The importance of questions in the mainstream classroom has, in my opinion, been rather over-emphasised in schools. This might seem a somewhat old-school, even Gradgrindian approach to my old vocation, but bear with me while I explain.

Questions are indeed important, but classroom teachers have at times been told to encourage them to excess. As so often, this move was driven by specialists in the Humanities, whose own peculiar experiences in the classroom seemed to shape every INSET I have ever sat though as a teacher. Notions such as “there are no foolish questions” and “everyone’s opinion is equally valid” might work to a degree in an RE lesson, but such an approach is frankly disingenuous in many other subjects. I’m not convinced it’s even the right approach in the Humanities, if I’m honest; in an age in which most people seem much better at speaking than they are at listening, it seems to me that excessive encouragement of questions from a point of ignorance more encourages a desire for a question to be aired and the questioner’s voice heard, rather than any real desire to hear the answer.

Excessive questions from the floor can truly derail a lesson and this is never more true with Year 7, many of whom have been encouraged (or at least not discouraged) in the primary setting to ask questions all the time. In some of the Year 7 lessons I recall there were some children so bursting with excitement and desperation to ask questions and share their ideas that their arms would be waving like windmills. As Ben Newmark argued in his excellent post on this topic, students like this can dominate a lesson to the detriment of the majority. In a class of 32, it is a teacher’s role to divide their attention and focus as evenly as and fairly as they can; allowing one or two students to dominate with questions and anecdotes is unfair to the others. Moreover, as Ben also argues, children who are obsessively thinking about their next contribution are not actually focusing on the lesson, nor are they listening to anyone else. He makes the case that teachers should not encourage an environment in which students can ask questions whenever they want do, rather one should encourage them to save their questions for the appropriate time.

There is no escaping the fact that asking questions is one of the most powerful tools a student can use to deepen their understanding. When a student poses a question (especially a good one), they are actively engaging with the material rather than passively receiving information.

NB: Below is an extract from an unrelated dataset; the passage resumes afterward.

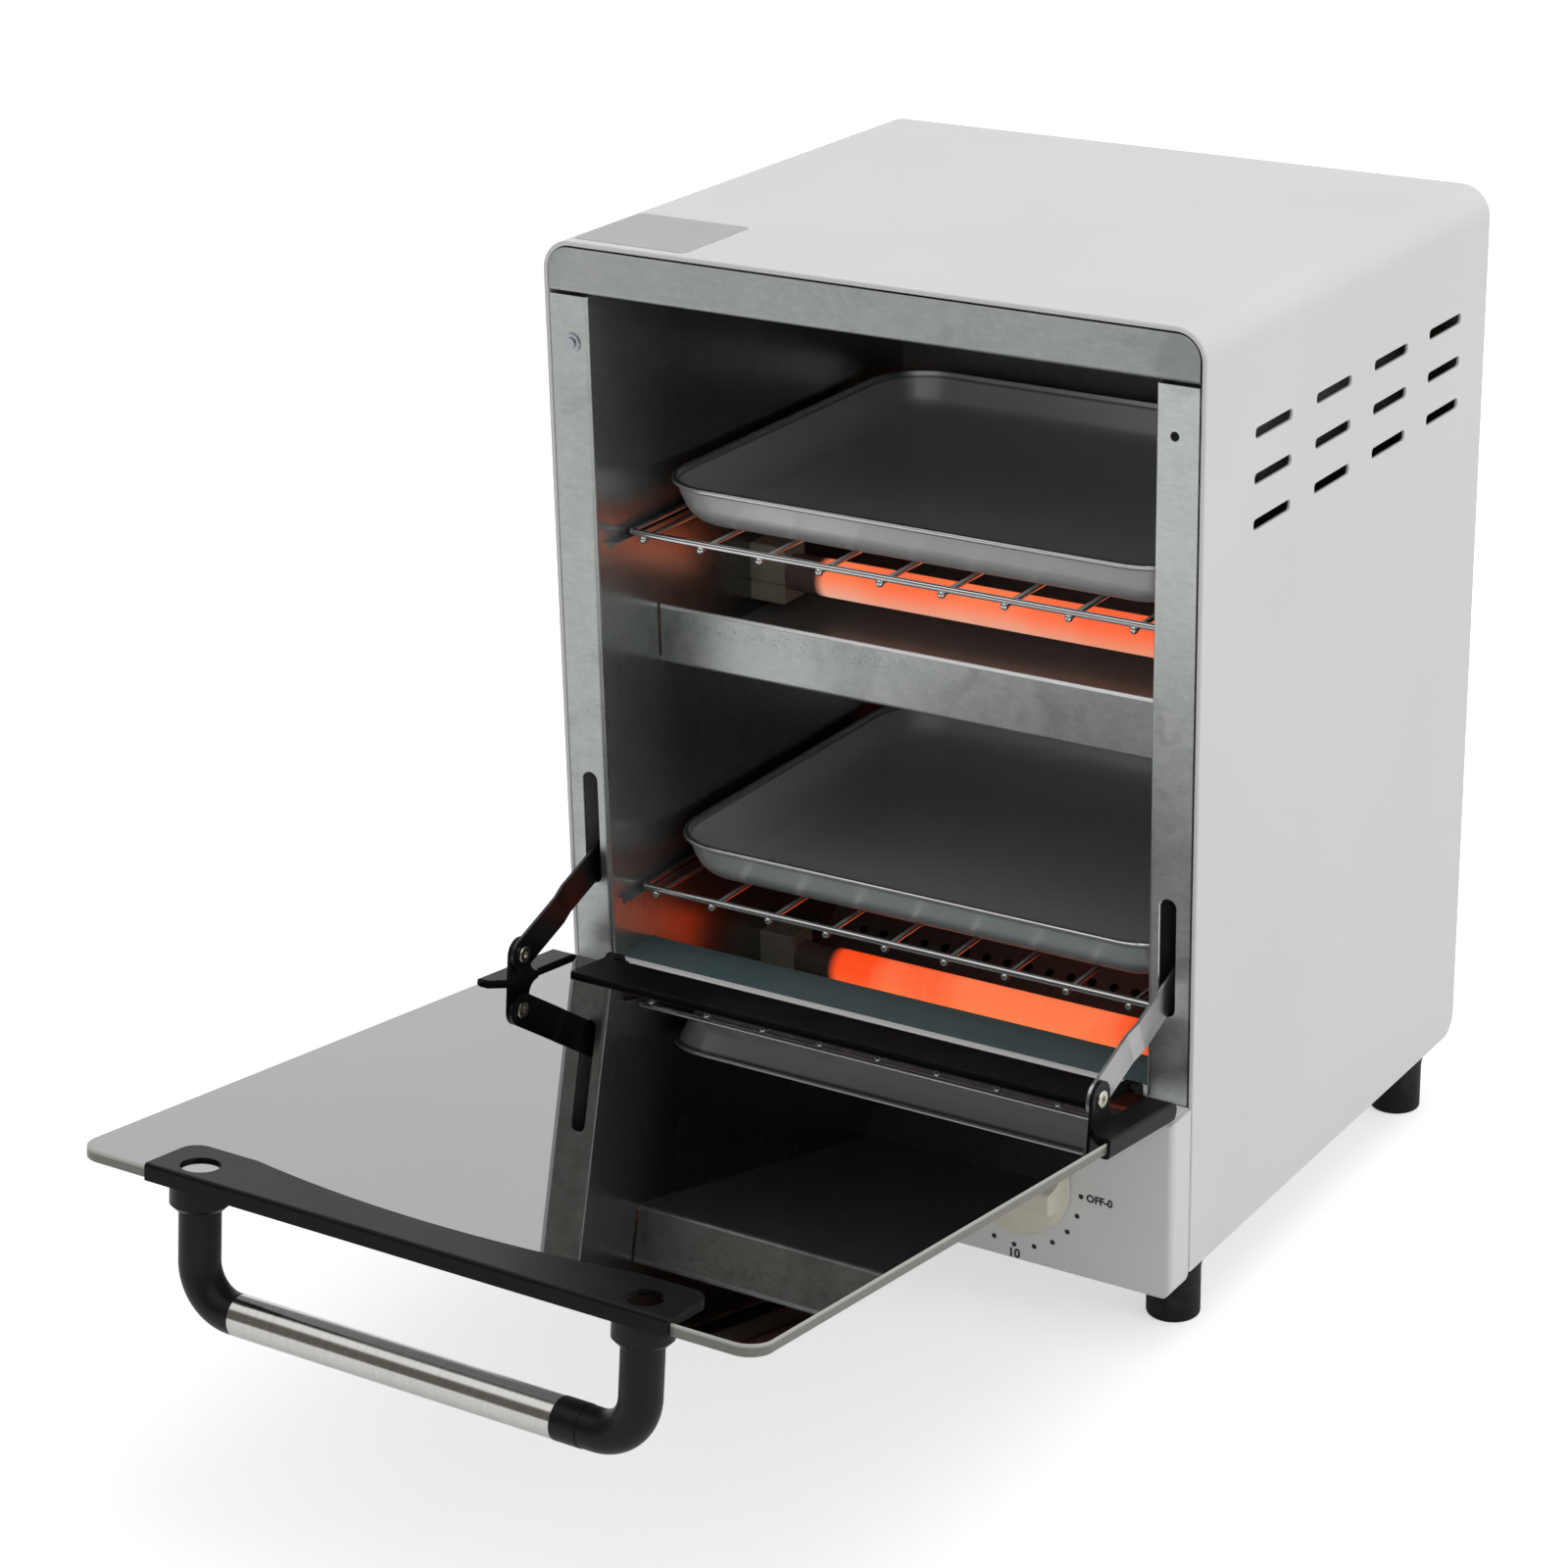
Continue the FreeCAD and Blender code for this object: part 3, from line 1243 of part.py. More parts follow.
def make_handle_tube():
    left = -(handle_spread - elbow_bend - left_elbow_straight)
    right = handle_spread - elbow_bend - right_elbow_straight
    tube = door_rod((left, handle_v, handle_axis_height), (right, handle_v, handle_axis_height),
                    handle_radius)
    spigot = door_rod((left - spigot_length, handle_v, handle_axis_height),
                      (right + spigot_length, handle_v, handle_axis_height), spigot_radius)
    return united([tube, spigot])


def make_handle_screws():
    screws = []
    end = glass_thickness + collar_height + handle_screw_grip - handle_screw_head
    for u in (-handle_spread, handle_spread):
        head = door_rod((u, handle_v, -handle_screw_head), (u, handle_v, 0), handle_screw_head_radius)
        shank = door_rod((u, handle_v, 0), (u, handle_v, end), handle_screw_radius)
        screws.append(united([head, shank]))
    return Part.makeCompound(screws)


# All pieces, under the names of their nodes
nodes = {}
nodes["outer_cover"] = make_outer_cover()
nodes["back_panel"] = make_back_panel()
nodes["base_plate"] = make_base_plate()
nodes["cover_screws"] = make_cover_screws()
nodes["cable_gland"] = make_cable_gland()
for foot_name, place in zip(("front_left", "front_right", "rear_left", "rear_right"), foot_places()):
    nodes[foot_name + "_foot"] = make_foot(*place)
nodes["foot_screws"] = make_foot_screws()
nodes["label_plate"] = make_label()
nodes["control_panel"] = make_control_panel()
nodes["timer_knob"] = make_knob(knob_spread)
nodes["thermostat_knob"] = make_knob(-knob_spread)
nodes["timer_body"] = make_timer_body()
nodes["thermostat_body"] = make_thermostat_body()
nodes["indicator_lamp"] = make_indicator_lamp()
nodes["terminal_block"] = make_terminal_block()
add_pair("liner", make_liner())
nodes["pillar_rivet"] = make_pillar_rivet()
nodes["floor_plate"] = make_floor_plate()
nodes["divider_shelf"] = make_divider_shelf()
nodes["chamber_roof"] = make_chamber_roof()
nodes["chamber_back"] = make_chamber_back()
nodes["lower_reflector"] = make_lower_reflector()
nodes["roof_board"] = make_roof_board()
nodes["back_board"] = make_back_board()
for level, heater_z, rack_z in (("upper", upper_heater_z, upper_rack_height),
                                ("lower", lower_heater_z, lower_rack_height)):
    nodes[level + "_heater_tube"] = make_heater_tube(heater_z)
    add_pair(level + "_heater_holder", make_heater_holder(heater_z))
    add_pair(level + "_runner", make_runner(rack_z))
    nodes[level + "_rack"] = make_rack(rack_z)
    nodes[level + "_tray"] = make_tray(rack_z)
nodes["door_glass"] = hung(make_door_glass())
nodes["hinge_channel"] = hung(make_hinge_channel())
add_pair("hinge_tab", make_hinge_tab())
add_pair("clip", hung(make_clip()))
add_pair("stay_rivet", hung(make_stay_rivet()))
add_pair("stay_arm", make_stay_arm())
nodes["handle_plate"] = hung(make_handle_plate())
add_pair("handle_collar", hung(make_handle_collar()))
nodes["left_handle_elbow"] = hung(make_handle_elbow(-1, left_elbow_straight))
nodes["right_handle_elbow"] = hung(make_handle_elbow(1, right_elbow_straight))
nodes["handle_tube"] = hung(make_handle_tube())
nodes["handle_screws"] = hung(make_handle_screws())

# The frame's origin stands under the middle of the depth, from the handle's front to the
# gland's end
handle_axis = hung(Part.Vertex(door_point(0, handle_v, handle_axis_height))).Point
front_reach = handle_axis.y - handle_radius
rear_reach = back_panel_outer + gland_flange + gland_neck
frame_shift = Vector(0, -(front_reach + rear_reach) / 2, 0)

os.makedirs("parts", exist_ok=True)
for name, shape in nodes.items():
    placed = shape.copy()
    placed.translate(frame_shift)
    placed.exportStep("parts/" + name + ".step")
    print(name, "solids", len(placed.Solids), "valid", placed.isValid(), "volume", round(placed.Volume, 1))

hinge_axis = hung(Part.Vertex(door_point(0, hinge_v, hinge_h))).Point + frame_shift
print("nodes", len(nodes))
print("frame shift", round(frame_shift.y, 4))
print("hinge axis", round(hinge_axis.y, 4), round(hinge_axis.z, 4))
print("arm pivot", round(arm_pivot().y + frame_shift.y, 4), round(arm_pivot().z, 4))
door_turn = 90 - door_tilt
arm_turn = door_turn - (arm_angle - arm_angle_closed)
print("door turn", round(door_turn, 3), "arm turn against it", round(arm_turn, 3), "ratio",
      round(arm_turn / door_turn, 6))
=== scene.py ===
# %% [markdown]
# # A dry heat sterilizer, dressed in Blender
# The sheet metal, the door, the racks and the trays come from the packed CAD model. They are
# loaded once and stay where they are. This script gives every piece its finish, adds what is
# printed on the panel, and sets up a plain studio with the camera.

# %% Load the packed model
import math

import bmesh
import bpy
from mathutils import Matrix, Vector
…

Ideally, this process forces them to think critically about what they know, identify gaps in their knowledge, and seek clarification. In doing so, students can begin to develop a stronger conceptual grasp of the subject. This approach to study is explored by Dr. Paul Penn in his guide for university students on how to study independently; he makes the point that you cannot gain a great deal from a text if you don’t interrogate it. In an ideal world, asking questions helps students to take ownership of their learning. This sense of agency not only boosts confidence but also makes learning more meaningful. Ultimately, the practice of questioning transforms a student’s learning; students can develop the skills to think critically and independently.

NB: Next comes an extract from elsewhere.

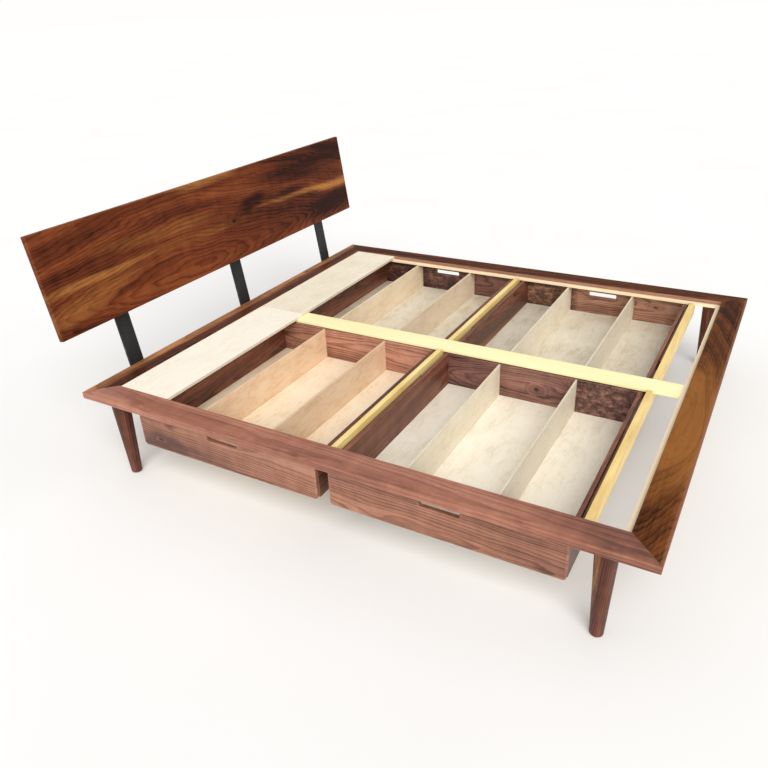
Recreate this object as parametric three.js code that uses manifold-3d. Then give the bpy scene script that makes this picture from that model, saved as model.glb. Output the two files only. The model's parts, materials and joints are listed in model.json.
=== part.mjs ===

So here’s the joy of what I do. Tutoring, unlike the mainstream classroom, can be based entirely around a student’s desire to ask questions. Tutees who come with a barrage of questions gain a lot from the process and it can be a wonderful outlet for children who feel frustrated by having to wait their turn in the classroom. By the same turn, it can also provide the opportunity for those less confident students to ask the questions that they might not feel able to ask in class (including the ones they worry are foolish). One of my key aims as a tutor is to encourage these questions right from the start, providing a safe environment for a child to start this process – for those who are significantly behind in their subject and who have spent months or even years trying to hide at the back of the classroom, it can take some time to break down these barriers.

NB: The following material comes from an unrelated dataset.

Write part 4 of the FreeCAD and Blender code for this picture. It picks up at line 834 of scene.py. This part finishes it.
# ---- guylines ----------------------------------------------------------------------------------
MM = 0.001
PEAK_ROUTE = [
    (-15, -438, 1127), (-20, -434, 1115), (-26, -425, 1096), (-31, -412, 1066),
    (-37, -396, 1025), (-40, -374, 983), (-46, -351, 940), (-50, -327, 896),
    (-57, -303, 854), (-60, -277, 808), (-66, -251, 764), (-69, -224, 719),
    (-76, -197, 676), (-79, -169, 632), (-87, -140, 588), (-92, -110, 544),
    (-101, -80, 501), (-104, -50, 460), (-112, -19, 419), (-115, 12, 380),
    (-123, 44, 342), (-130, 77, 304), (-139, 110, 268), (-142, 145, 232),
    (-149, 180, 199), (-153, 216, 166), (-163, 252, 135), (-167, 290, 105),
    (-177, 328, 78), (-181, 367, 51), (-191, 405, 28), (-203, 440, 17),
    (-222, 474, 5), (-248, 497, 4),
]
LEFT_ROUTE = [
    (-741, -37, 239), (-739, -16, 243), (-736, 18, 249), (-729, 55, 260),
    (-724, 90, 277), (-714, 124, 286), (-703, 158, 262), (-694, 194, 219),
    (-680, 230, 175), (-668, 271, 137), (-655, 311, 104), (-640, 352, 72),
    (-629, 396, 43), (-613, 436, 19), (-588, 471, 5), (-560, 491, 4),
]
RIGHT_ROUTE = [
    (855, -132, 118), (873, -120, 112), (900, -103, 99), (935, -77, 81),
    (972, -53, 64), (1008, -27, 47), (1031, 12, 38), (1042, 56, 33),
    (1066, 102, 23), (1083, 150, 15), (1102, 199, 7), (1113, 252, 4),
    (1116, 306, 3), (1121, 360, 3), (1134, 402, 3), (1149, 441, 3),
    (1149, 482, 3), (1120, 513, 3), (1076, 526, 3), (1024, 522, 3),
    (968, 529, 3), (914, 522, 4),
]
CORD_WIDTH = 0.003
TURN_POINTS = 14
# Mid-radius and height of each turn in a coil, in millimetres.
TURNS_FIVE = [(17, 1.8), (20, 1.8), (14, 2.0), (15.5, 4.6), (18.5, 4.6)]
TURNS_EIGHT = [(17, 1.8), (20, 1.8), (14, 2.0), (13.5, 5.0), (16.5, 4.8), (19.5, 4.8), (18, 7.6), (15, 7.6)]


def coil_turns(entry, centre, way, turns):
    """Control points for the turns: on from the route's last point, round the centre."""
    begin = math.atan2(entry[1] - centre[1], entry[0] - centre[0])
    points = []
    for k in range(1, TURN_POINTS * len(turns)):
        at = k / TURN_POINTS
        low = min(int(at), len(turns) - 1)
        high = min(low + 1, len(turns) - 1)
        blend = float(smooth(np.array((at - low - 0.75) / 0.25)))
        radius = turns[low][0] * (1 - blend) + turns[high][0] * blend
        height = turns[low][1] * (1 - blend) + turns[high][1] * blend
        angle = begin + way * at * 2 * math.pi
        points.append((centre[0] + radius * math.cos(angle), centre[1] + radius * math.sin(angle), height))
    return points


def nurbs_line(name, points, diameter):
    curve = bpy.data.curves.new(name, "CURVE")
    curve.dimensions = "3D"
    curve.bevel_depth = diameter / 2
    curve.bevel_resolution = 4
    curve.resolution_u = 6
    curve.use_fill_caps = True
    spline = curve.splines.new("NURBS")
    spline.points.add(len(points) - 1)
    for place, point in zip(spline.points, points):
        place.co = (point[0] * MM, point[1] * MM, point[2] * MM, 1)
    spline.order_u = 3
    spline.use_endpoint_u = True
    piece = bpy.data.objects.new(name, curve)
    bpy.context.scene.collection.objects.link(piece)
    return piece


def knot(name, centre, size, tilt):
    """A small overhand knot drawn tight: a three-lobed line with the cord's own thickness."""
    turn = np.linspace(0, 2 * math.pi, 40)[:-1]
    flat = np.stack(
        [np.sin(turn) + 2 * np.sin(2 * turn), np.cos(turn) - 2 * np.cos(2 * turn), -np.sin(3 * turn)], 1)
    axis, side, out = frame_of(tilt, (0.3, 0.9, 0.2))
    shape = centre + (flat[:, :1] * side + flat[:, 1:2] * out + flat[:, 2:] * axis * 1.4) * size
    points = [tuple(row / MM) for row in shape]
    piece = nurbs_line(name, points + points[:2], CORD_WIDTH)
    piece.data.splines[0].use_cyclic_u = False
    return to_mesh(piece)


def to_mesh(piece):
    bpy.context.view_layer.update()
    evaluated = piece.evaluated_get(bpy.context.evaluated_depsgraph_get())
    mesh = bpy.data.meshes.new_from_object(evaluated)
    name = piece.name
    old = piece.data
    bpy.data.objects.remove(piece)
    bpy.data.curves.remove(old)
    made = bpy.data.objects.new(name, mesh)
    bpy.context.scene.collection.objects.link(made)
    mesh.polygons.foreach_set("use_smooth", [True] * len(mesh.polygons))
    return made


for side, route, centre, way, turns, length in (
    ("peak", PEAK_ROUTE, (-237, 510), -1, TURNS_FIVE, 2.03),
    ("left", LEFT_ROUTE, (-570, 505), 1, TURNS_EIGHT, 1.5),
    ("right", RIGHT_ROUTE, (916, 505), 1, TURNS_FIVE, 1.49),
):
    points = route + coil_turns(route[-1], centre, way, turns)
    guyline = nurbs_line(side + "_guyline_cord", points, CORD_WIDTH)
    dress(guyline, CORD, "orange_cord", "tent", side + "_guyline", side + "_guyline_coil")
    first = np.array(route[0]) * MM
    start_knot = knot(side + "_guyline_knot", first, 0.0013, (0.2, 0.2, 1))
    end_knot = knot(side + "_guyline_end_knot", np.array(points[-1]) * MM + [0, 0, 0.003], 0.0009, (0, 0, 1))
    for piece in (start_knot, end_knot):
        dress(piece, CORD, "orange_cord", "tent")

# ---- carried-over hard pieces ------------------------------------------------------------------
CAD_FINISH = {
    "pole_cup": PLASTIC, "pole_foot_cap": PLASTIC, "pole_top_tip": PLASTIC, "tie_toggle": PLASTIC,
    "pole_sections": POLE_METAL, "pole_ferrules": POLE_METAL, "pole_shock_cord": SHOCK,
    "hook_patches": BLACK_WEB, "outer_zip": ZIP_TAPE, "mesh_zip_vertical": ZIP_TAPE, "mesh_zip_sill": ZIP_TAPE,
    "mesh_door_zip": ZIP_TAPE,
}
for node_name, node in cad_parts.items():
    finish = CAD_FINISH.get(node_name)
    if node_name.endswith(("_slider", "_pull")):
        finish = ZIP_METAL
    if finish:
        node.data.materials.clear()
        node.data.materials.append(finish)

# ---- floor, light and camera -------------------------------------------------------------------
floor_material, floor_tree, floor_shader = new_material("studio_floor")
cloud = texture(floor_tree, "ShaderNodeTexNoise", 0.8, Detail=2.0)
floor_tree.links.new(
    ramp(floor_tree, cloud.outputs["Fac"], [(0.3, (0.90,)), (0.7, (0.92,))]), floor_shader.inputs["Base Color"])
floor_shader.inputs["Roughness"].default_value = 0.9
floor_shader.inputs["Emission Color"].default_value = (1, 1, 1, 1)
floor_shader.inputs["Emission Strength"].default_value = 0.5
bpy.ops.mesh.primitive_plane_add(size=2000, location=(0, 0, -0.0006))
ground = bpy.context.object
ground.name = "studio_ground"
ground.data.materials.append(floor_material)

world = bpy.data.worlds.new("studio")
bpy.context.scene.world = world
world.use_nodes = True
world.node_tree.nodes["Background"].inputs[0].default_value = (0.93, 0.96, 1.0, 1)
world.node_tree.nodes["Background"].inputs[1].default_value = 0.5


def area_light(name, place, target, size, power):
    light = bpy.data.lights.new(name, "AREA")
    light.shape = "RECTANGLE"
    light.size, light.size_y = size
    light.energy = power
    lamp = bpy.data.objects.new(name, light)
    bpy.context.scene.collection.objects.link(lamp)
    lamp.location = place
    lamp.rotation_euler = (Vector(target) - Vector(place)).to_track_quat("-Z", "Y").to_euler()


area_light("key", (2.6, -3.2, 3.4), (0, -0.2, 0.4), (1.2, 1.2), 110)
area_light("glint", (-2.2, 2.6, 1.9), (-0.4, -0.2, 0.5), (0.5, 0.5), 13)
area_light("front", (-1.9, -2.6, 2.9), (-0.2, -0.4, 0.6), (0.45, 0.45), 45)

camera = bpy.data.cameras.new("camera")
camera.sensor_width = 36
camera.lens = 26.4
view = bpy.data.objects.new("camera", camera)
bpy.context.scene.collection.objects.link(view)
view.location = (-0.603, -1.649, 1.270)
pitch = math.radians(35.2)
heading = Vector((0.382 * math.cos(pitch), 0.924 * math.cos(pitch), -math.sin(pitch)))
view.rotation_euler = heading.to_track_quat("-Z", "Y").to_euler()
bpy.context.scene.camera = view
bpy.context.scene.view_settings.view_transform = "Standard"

The tutoring environment is one in which students can be encouraged to interrupt, something which cannot be managed successfully in the mainstream classroom. Once a child is confident with a private tutor, the opportunities are endless, but both student and tutor must remember that these opportunities are peculiar to the one-to-one relationship and cannot be mirrored or encouraged in a school. As someone who tried to do their best in both worlds, I am constantly reminded of this fact now I am privileged to work solely one-to-one.